As currently listed, the park gates open from 6 am to 9 pm from April 1 to October 31, with ticket sales and main entry from 7 am to 7 pm. From November 1 to March 31, the gates run from 6:30 am to 7:30 pm, with ticket sales and main entry from 7 am to 5:30 pm. The Xiyanglou ruins zone and the panorama model exhibition follow the ticketed hours rather than the earlier gate opening.

address

Old Summer Palace (Yuanmingyuan)
28 Tsinghua West Road
Haidian District, Beijing
China

tickets

Current listed admission is:
- Main gate ticket: CNY 10 adult, CNY 5 discount
- Xiyanglou ruins zone: CNY 15 adult, CNY 5 discount
- Panorama model exhibition: CNY 10 adult, CNY 5 discount
- All-access pass: CNY 25 adult, CNY 10 discount

Standard entry currently does not require a reservation.
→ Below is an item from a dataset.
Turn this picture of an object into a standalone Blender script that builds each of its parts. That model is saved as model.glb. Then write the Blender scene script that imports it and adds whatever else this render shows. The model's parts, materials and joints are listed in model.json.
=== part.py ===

Tickets can be bought on site, and advance purchase is also offered through the official Yuanmingyuan Ticket mini-program.

how to get there

The simplest arrival is Beijing Subway Line 4 to Yuanmingyuan Station. Buses 331, 332, 508, and 584 also serve the south gate area. Because the park is spread across a large footprint, the real planning question is not only how to get there, but which direction you want to walk once inside.